**Raw data**
** start **

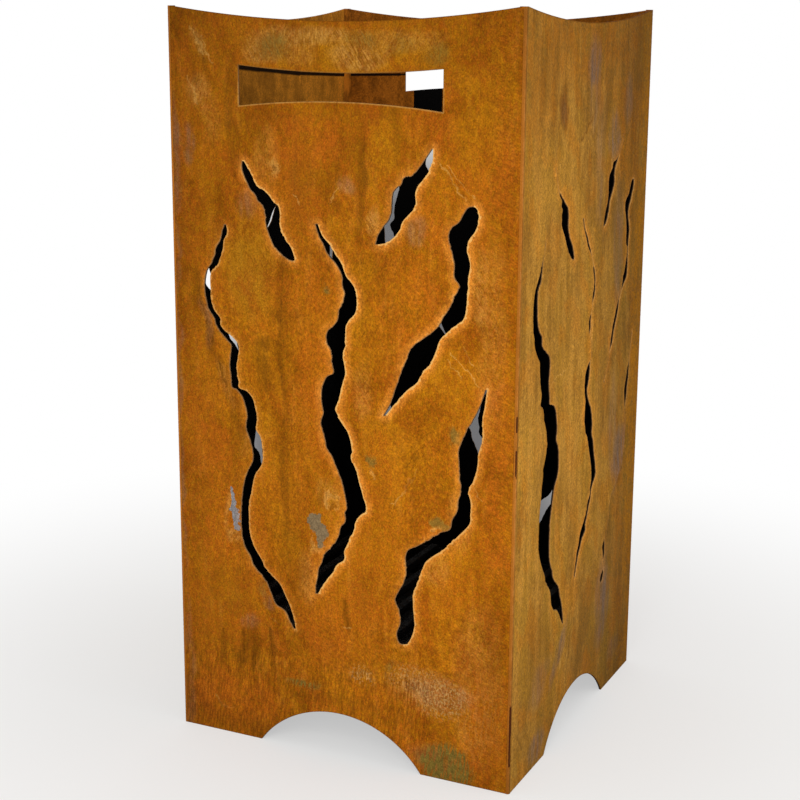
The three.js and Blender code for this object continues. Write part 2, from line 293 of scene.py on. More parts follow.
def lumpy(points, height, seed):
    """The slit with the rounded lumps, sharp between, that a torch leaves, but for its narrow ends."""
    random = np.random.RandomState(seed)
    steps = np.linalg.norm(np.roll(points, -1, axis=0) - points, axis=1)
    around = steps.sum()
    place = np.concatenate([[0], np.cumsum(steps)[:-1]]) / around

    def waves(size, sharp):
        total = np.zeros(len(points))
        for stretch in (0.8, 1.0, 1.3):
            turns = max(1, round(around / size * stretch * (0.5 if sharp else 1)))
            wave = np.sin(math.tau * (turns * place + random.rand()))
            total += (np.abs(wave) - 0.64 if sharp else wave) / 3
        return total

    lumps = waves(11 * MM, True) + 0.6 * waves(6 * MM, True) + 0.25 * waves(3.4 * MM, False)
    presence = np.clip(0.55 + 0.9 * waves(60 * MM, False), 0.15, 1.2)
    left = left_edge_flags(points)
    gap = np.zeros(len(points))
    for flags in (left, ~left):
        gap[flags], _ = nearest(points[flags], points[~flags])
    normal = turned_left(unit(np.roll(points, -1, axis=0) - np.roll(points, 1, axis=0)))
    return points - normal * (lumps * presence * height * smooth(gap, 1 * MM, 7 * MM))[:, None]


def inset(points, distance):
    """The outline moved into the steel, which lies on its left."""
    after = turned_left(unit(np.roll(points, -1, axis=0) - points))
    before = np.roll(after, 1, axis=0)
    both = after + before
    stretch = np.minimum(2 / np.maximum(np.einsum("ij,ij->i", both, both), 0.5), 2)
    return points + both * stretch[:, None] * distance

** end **

**What to do**
Write out the full listing, keeping every line exactly as it is.

**Written solution**
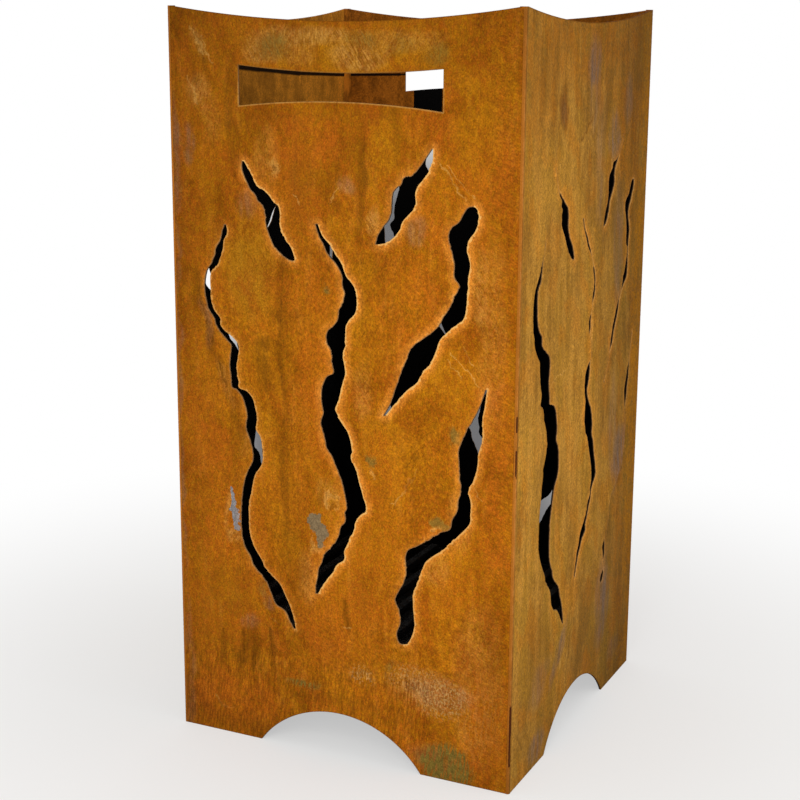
The three.js and Blender code for this object continues. Write part 2, from line 293 of scene.py on. More parts follow.
def lumpy(points, height, seed):
    """The slit with the rounded lumps, sharp between, that a torch leaves, but for its narrow ends."""
    random = np.random.RandomState(seed)
    steps = np.linalg.norm(np.roll(points, -1, axis=0) - points, axis=1)
    around = steps.sum()
    place = np.concatenate([[0], np.cumsum(steps)[:-1]]) / around

    def waves(size, sharp):
        total = np.zeros(len(points))
        for stretch in (0.8, 1.0, 1.3):
            turns = max(1, round(around / size * stretch * (0.5 if sharp else 1)))
            wave = np.sin(math.tau * (turns * place + random.rand()))
            total += (np.abs(wave) - 0.64 if sharp else wave) / 3
        return total

    lumps = waves(11 * MM, True) + 0.6 * waves(6 * MM, True) + 0.25 * waves(3.4 * MM, False)
    presence = np.clip(0.55 + 0.9 * waves(60 * MM, False), 0.15, 1.2)
    left = left_edge_flags(points)
    gap = np.zeros(len(points))
    for flags in (left, ~left):
        gap[flags], _ = nearest(points[flags], points[~flags])
    normal = turned_left(unit(np.roll(points, -1, axis=0) - np.roll(points, 1, axis=0)))
    return points - normal * (lumps * presence * height * smooth(gap, 1 * MM, 7 * MM))[:, None]


def inset(points, distance):
    """The outline moved into the steel, which lies on its left."""
    after = turned_left(unit(np.roll(points, -1, axis=0) - points))
    before = np.roll(after, 1, axis=0)
    both = after + before
    stretch = np.minimum(2 / np.maximum(np.einsum("ij,ij->i", both, both), 0.5), 2)
    return points + both * stretch[:, None] * distance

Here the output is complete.